Adjutant General of New York (1836–1837)

Thomas W. Harman (c. 1807 – 15 March 1848) was an American attorney and militia officer from New York. A native of Schenectady, he became active in politics, first as a Jacksonian, then as a Democrat. He served as Albany's city attorney from 1834 to 1837. After serving as military secretary for Governor William L. Marcy, he served as Adjutant General of New York from 1836 to 1837. Harman later moved back to Schenectady, where he resided until his death in 1848.

==Early life and start of career==
Thomas W. Harman (Note: His last name is spelled as "Harmon" in some records.) was born in Schenectady, New York in 1807, (Note: Harman's gravestone gives his age as 40, which would make his birth year 1807 or 1808.) a son of Thomas Harman Jr. and Deborah (Dudley) Harman. He was raised and educated in Schenectady, then moved to Albany and became active in local politics and government, first as a Jacksonian, then as a Democratic-Republican. When the Jacksonian faction of the Democratic-Republicans began using the name Democrats, Harman continued his affiliation with the Democratic Party. Harman also studied law, and he was admitted to the bar as an attorney in April 1828. He was also appointed an examiner in chancery in April 1828, and in May 1831 he was admitted to practice as a counselor in the New York Court of Chancery.

Harman developed early in life a reputation as an effective orator and he was frequently call upon to give speeches at political meetings and public gatherings.

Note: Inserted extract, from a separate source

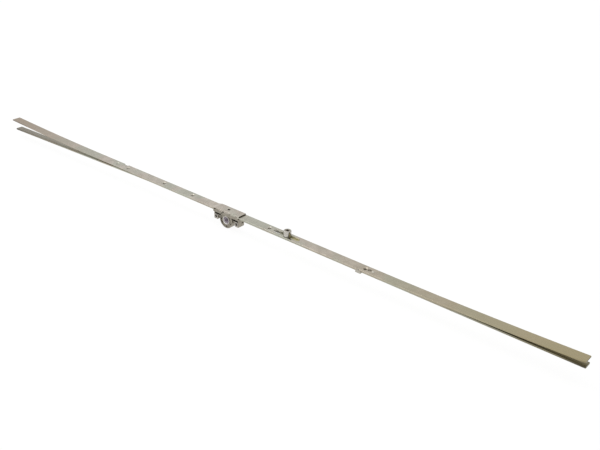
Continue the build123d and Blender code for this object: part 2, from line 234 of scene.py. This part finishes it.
class Wire:
    # wraps one socket, so that shader maths is written as Python maths
    def __init__(self, tree, socket=None):
        self.tree = tree
        self.socket = socket

    def node(self, kind, settings=None, inputs=None, output=0):
        made = self.tree.nodes.new("ShaderNode" + kind)
        for name, value in (settings or {}).items():
            setattr(made, name, value)
        for name, value in (inputs or {}).items():
            if isinstance(value, Wire):
                self.tree.links.new(value.socket, made.inputs[name])
            else:
                made.inputs[name].default_value = value
        return Wire(self.tree, made.outputs[output])

    def maths(self, operation, *values):
        return self.node("Math", {"operation": operation}, dict(enumerate(values)))

    def __add__(self, other):
        return self.maths("ADD", self, other)

    def __radd__(self, other):
        return self.maths("ADD", other, self)

    def __sub__(self, other):
        return self.maths("SUBTRACT", self, other)

    def __rsub__(self, other):
        return self.maths("SUBTRACT", other, self)

    def __mul__(self, other):
        return self.maths("MULTIPLY", self, other)

    def __rmul__(self, other):
        return self.maths("MULTIPLY", other, self)

    def __abs__(self):
        return self.maths("ABSOLUTE", self)

    def band(self, low, high):
        # 0 below low, 1 above high, smooth between
        return self.node("MapRange", {"interpolation_type": "SMOOTHSTEP"}, {
            "Value": self, "From Min": low, "From Max": high})

    def between(self, low, high, soft):
        return self.band(low - soft, low + soft) * (1 - self.band(high - soft, high + soft))


def mix(factor, a, b):
    return factor.node("Mix", {"data_type": "RGBA"}, {0: factor, 6: a, 7: b}, output=2)


def colour(red, green, blue):
    # an sRGB colour, 0 to 255, as the shader's linear one
    def linear(level):
        part = level / 255
        return part / 12.92 if part <= 0.04045 else ((part + 0.055) / 1.055) ** 2.4
    return (linear(red), linear(green), linear(blue), 1)


def newMaterial(name):
    material = bpy.data.materials.new(name)
    material.use_nodes = True
    material.node_tree.nodes.clear()
    return material, Wire(material.node_tree)


def connect(wire, shader):
    end = wire.tree.nodes.new("ShaderNodeOutputMaterial")
    wire.tree.links.new(shader.socket, end.inputs["Surface"])


def noise(wire, place, scale, stretch=(1, 1, 1), detail=3.0, roughness=0.5):
    turned = wire.node("Mapping", None, {"Vector": place, "Scale": stretch})
    return wire.node("TexNoise", None, {
        "Vector": turned, "Scale": scale, "Detail": detail, "Roughness": roughness})


def axes(place):
    return [place.node("SeparateXYZ", None, {0: place}, output=i) for i in range(3)]


def distance(a, b):
    return a.maths("SQRT", a * a + b * b)


# marks: each tells where a surface is dull or stained, or where shade or light is painted on it, 0 to 1, with
# its places in metres

fade = 0.0001  # over which the edge of a mark fades


def largest(masks):
    found = masks[0]
    for mask in masks[1:]:
        found = found.maths("MAXIMUM", found, mask)
    return found


def holeAndEndShade(place, look):
    # painted shade: the faces inside the round holes and the sheared ends made dark and dull
    x, y, z = axes(place)
    masks = [x.maths("COMPARE", x, end, fade) * look["shearedTone"] for end in look["sheared"]]
    for middle, radius, tone in look["holes"]:
        masks.append((1 - distance(x - middle, y).band(radius, radius + fade)) * tone)
    return largest(masks)


def tipShade(place, look):
    # painted shade on the near side face at both tips of a strip
    x, y, z = axes(place)
    tips = largest([1 - x.band(*look["leftTip"]), x.band(*look["rightTip"])])
    return (1 - y.band(look["nearEdge"], look["nearEdge"] + 2 * fade)) * tips * look["tipTone"]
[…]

In July 1829, he was the featured speaker at Albany's Independence Day celebration. In October 1830, he was a featured speaker at an Albany rally for Democratic-Republican candidates in the upcoming election for statewide offices. In April 1832, he was appointed a state commissioner of deeds, empowered to witness property transfers and other transactions. In September 1832, he was one of the leaders of and a featured speaker at a Democratic-Republican meeting that passed resolutions in support of the Andrew Jackson–Martin Van Buren ticket in that year's presidential election.

==Continued career==
From 1832 to 1834, Harman served as clerk of the Albany County Board of Supervisors. From 1833 to 1835, he served as military secretary on the staff of William L. Marcy. From 1834 to 1837, he was Albany's city attorney. In October 1834, he was secretary of the city Third Ward Democratic Committee meeting the selected delegates to the upcoming county party convention, and he was selected as one of the delegates. In July 1835, he was a featured speaker at Albany's Independence Day commemoration, at which he delivered a well-received poem. In March 1836, Harman was one of the organizer's of the Hibernian Provident Society's St. Patrick's Day commemoration and gave one of the planned toasts. In September 1836, Marcy appointed Harman to succeed Levi Hubbell as Adjutant General of New York. In October 1836, he was a delegate to the combined Albany city and county Democratic convention that selected delegates to the upcoming state party convention. He served as adjutant general until January 1837 and was succeeded by Allan Macdonald.

In October 1837, he was a delegate to and a featured speaker at the Albany County Democratic convention. In June 1838, Harman was selected by the organizing committee for Albany's Independence Day commemoration to give its keynote address. In July 1838, he was a delegate to the Albany County Democratic convention, at which he was selected as a delegate to the upcoming state convention. In May 1839, he was a member of the First Ward Democratic meeting that nominated candidates for municipal office. Later that month, he was one of the election inspectors appointed by the city council to oversee voting in the First Ward. In July 1839, Harman was a member of the committee on arrangements that planned an Albany reception in honor of President Martin Van Buren. In September 1839, he was a delegate to the Albany County convention that nominated candidates for the New York State Assembly. In July 1840, Harman was one of the secretaries of the New York state Democratic meeting held to congratulate Van Buren on his signing of the Independent Treasury Act of 1840.

==Later career==
Harman moved to Schenectady, New York in 1840, where he continued to practice law. In July 1841, he was one of the featured orators at Schenectady's Independence Day celebration, at which he delivered a poem that was received well by his audience. In November 1842, he was elected inspector of elections for Schenectady's Second Ward. In December 1842, Harman took part in a Democratic Party dinner organized by Schenectady Democrats; during the period for volunteers to offer toasts after completion of the formal program, he toasted Alonzo C. Paige and John C. Wright. In July 1843, he was again chosen as the Independence Day orator for Schenectady's public commemoration, which was praised in subsequent news accounts. In September 1844, Harman was one of the executive committee members of the county Democratic party who issued a call for delegates to attend a nominating convention to select candidates for the New York State Assembly and delegates to a nominating convention empowered to select a candidate for the United States House of Representatives.

In October 1847, Harman attended the Schenectady County Democratic convention as a delegate and was chosen as one of its secretaries. He died in Schenectady on 15 March 1848. Harman was buried at Saint Georges Episcopal Church Cemetery in Schenectady. In 1834, Harman married Emily Van Benthuysen of Albany. They were married until his death and were the parents of a son, Charles Dudley Harman, who was born in Albany in 1835. Charles Harman was an employee of the Pacific Mail Steamship Company when he died in Japan in 1892.